---- GIVEN DATA

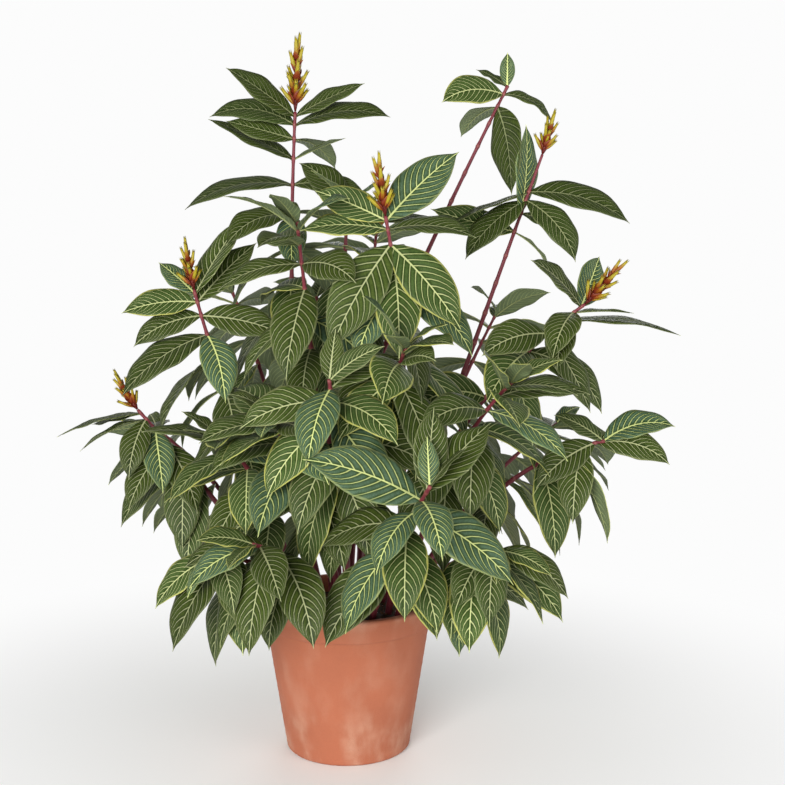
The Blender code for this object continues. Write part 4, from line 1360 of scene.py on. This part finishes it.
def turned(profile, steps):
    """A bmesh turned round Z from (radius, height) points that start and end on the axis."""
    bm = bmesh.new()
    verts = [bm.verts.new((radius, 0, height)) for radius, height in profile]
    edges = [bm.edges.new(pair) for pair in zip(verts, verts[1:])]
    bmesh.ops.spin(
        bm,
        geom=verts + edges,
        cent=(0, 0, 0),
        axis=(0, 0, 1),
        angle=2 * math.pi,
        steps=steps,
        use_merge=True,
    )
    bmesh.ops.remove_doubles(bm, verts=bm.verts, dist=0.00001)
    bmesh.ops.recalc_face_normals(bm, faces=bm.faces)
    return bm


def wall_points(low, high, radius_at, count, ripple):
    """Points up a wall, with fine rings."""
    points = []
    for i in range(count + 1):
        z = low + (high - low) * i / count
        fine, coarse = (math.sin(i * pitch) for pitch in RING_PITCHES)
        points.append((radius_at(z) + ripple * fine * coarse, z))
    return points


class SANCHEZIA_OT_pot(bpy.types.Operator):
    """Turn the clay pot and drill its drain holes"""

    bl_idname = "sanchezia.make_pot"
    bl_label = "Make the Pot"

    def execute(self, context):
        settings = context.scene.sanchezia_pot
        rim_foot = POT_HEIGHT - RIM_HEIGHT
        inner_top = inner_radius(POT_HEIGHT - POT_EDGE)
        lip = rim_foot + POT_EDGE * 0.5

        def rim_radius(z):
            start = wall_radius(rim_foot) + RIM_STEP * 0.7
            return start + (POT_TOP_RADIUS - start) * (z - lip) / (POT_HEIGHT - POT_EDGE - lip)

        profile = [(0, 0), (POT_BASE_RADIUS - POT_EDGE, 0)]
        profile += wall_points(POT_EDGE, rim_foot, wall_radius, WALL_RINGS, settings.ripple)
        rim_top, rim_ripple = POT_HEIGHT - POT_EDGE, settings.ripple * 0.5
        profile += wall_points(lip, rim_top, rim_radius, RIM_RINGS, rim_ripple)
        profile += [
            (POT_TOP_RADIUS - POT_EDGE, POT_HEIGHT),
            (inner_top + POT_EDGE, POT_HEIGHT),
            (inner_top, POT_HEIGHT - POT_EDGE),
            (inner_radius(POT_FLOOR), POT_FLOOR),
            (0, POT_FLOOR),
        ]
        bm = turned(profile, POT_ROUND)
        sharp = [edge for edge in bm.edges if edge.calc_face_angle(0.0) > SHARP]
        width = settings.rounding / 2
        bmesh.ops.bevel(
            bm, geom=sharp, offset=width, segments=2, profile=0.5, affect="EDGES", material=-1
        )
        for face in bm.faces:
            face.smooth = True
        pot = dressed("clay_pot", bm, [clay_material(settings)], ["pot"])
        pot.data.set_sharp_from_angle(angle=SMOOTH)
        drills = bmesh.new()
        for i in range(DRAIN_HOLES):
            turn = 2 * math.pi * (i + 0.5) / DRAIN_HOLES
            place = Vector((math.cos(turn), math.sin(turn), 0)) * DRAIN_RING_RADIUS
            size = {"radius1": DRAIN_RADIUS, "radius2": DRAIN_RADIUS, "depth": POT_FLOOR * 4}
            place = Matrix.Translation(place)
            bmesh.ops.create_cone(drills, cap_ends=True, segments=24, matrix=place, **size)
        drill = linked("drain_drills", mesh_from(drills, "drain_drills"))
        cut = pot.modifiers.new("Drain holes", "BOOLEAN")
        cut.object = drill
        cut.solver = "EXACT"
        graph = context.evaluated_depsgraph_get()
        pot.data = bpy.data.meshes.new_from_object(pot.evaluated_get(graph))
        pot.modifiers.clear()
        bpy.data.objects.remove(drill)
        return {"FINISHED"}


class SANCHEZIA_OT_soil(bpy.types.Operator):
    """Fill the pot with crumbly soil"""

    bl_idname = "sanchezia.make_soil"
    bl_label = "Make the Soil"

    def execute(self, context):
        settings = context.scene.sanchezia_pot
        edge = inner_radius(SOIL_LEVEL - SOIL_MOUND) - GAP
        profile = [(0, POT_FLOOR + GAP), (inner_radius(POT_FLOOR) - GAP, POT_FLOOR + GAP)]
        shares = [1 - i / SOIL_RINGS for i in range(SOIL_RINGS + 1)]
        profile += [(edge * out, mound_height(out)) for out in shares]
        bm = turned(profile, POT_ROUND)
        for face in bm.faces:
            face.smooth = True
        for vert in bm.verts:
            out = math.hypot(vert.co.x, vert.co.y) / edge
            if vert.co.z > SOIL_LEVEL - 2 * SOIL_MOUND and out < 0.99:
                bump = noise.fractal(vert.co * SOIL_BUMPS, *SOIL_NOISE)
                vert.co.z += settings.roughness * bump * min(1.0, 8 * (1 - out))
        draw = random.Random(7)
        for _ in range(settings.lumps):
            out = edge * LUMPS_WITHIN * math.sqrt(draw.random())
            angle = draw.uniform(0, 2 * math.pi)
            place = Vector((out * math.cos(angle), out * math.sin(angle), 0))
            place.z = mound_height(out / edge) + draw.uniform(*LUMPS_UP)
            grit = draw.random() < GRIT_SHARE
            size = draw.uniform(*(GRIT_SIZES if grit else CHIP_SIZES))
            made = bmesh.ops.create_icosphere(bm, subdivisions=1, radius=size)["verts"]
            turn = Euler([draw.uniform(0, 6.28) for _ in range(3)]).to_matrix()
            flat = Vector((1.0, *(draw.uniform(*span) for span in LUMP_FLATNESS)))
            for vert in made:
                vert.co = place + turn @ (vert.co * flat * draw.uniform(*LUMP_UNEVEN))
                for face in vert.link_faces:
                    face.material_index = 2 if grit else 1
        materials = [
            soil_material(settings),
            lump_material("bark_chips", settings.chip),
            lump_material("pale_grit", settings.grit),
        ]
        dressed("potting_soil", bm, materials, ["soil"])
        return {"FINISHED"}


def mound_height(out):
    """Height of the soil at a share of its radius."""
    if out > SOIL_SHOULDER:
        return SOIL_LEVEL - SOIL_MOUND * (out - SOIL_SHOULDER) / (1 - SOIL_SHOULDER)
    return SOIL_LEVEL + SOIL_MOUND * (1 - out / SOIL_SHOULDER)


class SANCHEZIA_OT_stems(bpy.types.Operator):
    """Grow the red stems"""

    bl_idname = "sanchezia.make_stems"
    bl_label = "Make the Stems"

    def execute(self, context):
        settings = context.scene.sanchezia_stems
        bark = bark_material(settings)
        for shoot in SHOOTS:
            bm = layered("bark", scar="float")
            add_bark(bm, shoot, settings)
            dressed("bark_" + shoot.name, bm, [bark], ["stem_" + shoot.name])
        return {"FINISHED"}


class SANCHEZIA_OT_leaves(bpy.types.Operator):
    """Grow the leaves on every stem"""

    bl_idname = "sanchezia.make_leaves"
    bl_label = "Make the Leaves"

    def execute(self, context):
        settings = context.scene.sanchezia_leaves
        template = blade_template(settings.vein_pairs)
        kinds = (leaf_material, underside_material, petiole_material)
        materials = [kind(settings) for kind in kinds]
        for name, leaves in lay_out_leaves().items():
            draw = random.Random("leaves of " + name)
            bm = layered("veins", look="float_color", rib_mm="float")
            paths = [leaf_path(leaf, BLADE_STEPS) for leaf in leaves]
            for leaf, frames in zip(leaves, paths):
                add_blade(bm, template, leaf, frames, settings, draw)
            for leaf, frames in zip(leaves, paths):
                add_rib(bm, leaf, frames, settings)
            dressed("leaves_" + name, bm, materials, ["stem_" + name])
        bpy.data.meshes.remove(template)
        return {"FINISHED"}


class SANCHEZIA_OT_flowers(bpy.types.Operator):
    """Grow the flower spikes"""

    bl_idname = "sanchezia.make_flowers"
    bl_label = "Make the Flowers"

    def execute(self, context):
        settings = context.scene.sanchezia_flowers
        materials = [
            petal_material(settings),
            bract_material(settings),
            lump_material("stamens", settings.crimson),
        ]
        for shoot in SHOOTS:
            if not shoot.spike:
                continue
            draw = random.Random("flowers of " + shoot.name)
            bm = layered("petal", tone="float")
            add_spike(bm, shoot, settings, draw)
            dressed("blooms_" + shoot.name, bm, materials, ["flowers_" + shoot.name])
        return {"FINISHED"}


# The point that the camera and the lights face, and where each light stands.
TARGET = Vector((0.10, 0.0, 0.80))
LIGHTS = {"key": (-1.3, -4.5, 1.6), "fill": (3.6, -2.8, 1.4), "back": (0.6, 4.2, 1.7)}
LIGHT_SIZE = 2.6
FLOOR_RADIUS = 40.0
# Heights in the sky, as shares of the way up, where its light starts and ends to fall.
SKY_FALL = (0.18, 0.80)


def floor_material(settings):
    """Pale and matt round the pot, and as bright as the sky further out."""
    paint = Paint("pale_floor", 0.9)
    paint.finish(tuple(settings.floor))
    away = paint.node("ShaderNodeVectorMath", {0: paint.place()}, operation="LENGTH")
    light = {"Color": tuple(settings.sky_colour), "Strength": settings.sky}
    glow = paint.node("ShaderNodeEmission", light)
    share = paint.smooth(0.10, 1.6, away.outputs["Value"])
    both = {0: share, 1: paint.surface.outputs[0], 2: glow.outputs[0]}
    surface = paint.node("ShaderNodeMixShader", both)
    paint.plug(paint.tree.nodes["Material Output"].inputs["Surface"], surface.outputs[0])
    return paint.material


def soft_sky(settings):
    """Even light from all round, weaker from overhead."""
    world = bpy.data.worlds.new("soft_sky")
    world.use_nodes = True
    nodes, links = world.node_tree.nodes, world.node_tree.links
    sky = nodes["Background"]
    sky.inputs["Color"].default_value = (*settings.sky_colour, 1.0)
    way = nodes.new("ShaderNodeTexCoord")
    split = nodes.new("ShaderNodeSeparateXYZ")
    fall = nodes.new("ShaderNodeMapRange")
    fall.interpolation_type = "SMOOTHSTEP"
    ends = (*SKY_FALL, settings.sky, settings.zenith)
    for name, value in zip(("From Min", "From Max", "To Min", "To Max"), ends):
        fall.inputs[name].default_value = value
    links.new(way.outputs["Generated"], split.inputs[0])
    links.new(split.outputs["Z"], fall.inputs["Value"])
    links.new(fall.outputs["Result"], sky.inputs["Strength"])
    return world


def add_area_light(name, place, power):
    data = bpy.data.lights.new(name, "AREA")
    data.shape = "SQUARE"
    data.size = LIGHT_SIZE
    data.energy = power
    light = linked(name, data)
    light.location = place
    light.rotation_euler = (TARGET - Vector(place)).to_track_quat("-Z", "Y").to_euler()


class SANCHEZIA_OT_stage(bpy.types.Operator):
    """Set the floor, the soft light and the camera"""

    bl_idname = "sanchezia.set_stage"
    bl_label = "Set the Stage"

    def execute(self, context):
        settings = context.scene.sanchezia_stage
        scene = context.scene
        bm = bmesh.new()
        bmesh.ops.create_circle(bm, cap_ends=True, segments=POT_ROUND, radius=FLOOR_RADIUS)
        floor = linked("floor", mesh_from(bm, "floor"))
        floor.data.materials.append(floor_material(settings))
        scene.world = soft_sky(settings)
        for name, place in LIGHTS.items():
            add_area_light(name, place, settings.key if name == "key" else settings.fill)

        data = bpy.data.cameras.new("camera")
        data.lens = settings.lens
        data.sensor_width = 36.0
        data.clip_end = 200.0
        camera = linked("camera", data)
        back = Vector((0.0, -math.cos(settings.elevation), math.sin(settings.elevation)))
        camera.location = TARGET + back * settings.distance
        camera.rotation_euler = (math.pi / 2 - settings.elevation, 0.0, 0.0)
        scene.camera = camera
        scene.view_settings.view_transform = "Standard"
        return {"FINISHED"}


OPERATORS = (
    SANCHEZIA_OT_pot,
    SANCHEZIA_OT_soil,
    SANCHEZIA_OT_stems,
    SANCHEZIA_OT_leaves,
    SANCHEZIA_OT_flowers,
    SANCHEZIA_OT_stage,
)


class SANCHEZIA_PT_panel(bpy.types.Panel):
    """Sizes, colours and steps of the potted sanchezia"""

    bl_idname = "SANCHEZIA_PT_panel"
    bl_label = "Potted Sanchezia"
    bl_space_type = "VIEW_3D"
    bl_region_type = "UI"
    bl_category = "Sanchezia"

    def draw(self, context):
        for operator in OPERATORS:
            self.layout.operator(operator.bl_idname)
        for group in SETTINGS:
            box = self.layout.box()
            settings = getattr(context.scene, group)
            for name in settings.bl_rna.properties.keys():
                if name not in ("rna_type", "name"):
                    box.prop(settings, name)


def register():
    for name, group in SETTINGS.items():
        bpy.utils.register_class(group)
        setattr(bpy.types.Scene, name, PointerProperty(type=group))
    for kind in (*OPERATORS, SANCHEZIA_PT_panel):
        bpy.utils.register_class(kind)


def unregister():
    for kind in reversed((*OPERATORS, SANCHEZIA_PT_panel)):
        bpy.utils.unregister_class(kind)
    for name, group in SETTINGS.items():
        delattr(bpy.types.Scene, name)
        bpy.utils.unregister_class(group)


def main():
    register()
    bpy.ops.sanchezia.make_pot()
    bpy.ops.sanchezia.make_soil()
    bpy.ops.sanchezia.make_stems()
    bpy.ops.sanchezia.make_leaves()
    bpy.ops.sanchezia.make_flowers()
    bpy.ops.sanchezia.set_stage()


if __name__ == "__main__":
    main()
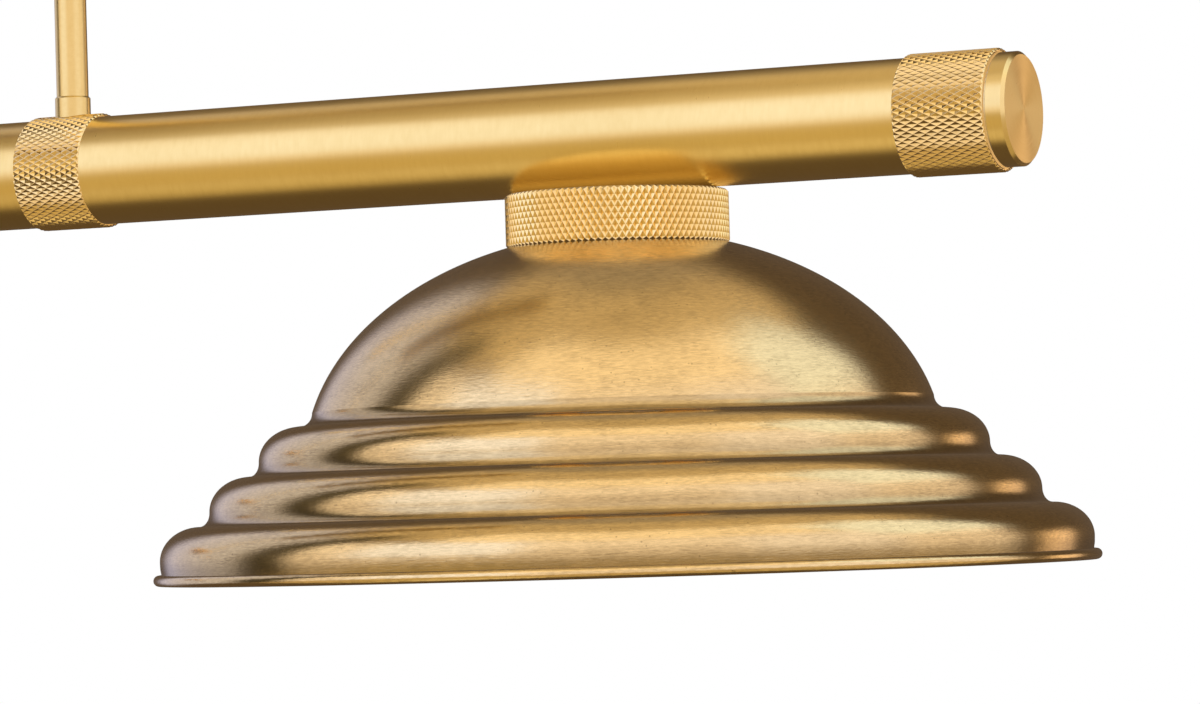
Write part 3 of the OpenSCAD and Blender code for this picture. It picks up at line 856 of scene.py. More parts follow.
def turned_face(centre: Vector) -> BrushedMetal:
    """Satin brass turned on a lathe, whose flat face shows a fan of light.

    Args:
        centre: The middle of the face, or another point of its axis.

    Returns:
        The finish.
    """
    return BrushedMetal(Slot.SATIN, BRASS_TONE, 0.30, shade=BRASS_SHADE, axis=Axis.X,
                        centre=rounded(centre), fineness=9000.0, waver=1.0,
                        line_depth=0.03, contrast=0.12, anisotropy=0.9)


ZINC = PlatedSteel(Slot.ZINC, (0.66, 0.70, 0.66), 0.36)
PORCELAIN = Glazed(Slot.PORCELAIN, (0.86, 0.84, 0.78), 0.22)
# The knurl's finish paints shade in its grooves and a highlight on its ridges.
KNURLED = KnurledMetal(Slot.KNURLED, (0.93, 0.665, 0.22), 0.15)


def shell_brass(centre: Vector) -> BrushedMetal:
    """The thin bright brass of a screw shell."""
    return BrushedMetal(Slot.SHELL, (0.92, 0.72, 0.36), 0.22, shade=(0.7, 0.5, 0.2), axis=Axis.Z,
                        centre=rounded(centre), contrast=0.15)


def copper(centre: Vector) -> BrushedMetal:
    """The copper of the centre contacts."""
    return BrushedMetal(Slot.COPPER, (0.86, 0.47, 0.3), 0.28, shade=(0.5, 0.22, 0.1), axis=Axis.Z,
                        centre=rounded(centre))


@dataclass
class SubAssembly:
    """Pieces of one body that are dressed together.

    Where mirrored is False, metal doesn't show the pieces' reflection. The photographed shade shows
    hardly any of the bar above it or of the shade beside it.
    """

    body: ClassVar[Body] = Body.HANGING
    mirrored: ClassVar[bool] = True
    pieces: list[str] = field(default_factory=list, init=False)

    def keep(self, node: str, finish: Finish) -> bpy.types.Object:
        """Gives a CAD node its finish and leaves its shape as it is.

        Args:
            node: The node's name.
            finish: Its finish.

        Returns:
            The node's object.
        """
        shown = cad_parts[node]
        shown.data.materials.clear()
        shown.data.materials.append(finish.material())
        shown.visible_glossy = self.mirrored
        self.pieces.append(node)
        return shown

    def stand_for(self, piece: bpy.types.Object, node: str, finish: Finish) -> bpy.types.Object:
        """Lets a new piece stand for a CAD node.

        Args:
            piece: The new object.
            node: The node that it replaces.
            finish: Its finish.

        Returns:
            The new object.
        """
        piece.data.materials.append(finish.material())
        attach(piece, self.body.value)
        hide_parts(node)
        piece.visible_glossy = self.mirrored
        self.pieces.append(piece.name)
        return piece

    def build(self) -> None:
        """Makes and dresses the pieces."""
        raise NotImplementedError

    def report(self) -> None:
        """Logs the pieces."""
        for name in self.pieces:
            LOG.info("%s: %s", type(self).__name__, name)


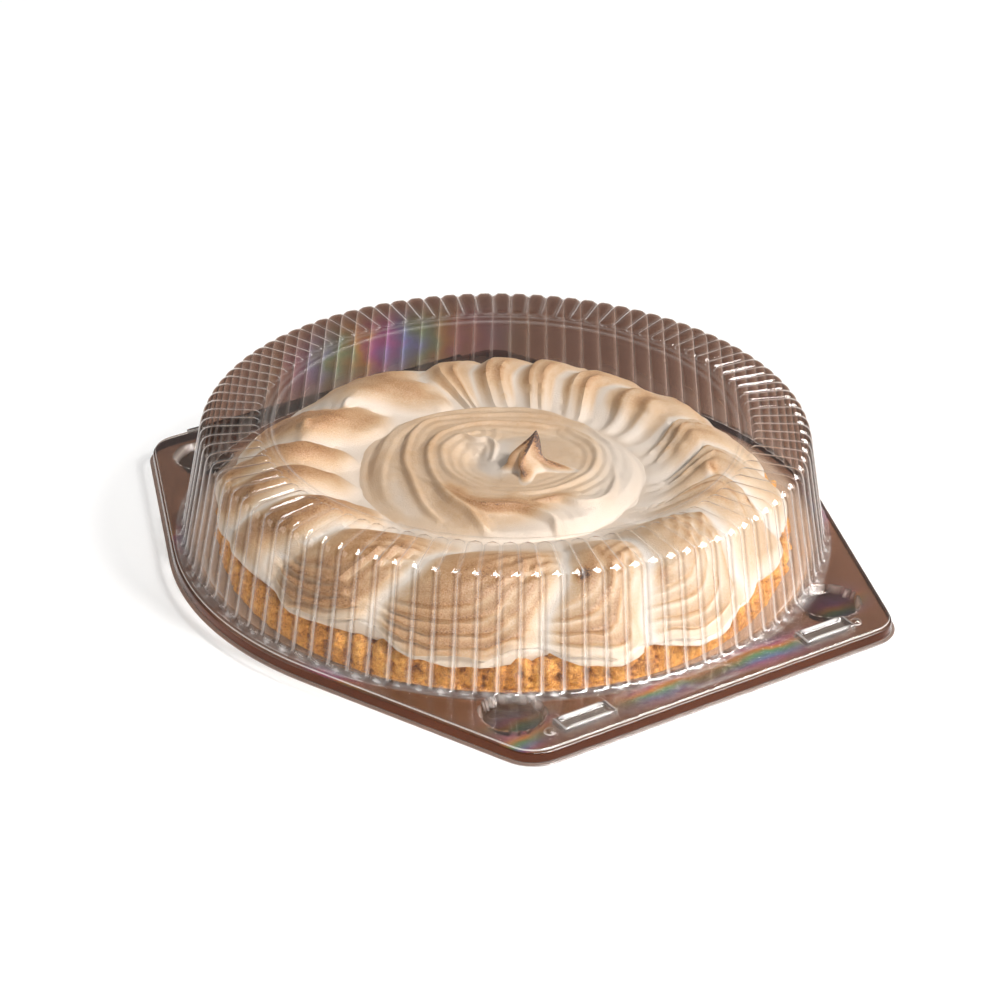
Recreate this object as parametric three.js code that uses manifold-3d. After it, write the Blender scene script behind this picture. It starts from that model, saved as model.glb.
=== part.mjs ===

--------

> **REQUIREMENTS**
From the entries above, extract each line containing "that".

> **ANSWER FOR THE TASK**
    """A bmesh turned round Z from (radius, height) points that start and end on the axis."""
# The point that the camera and the lights face, and where each light stands.
    """Pieces of one body that are dressed together.
            node: The node that it replaces.
Recreate this object as parametric three.js code that uses manifold-3d. After it, write the Blender scene script behind this picture. It starts from that model, saved as model.glb.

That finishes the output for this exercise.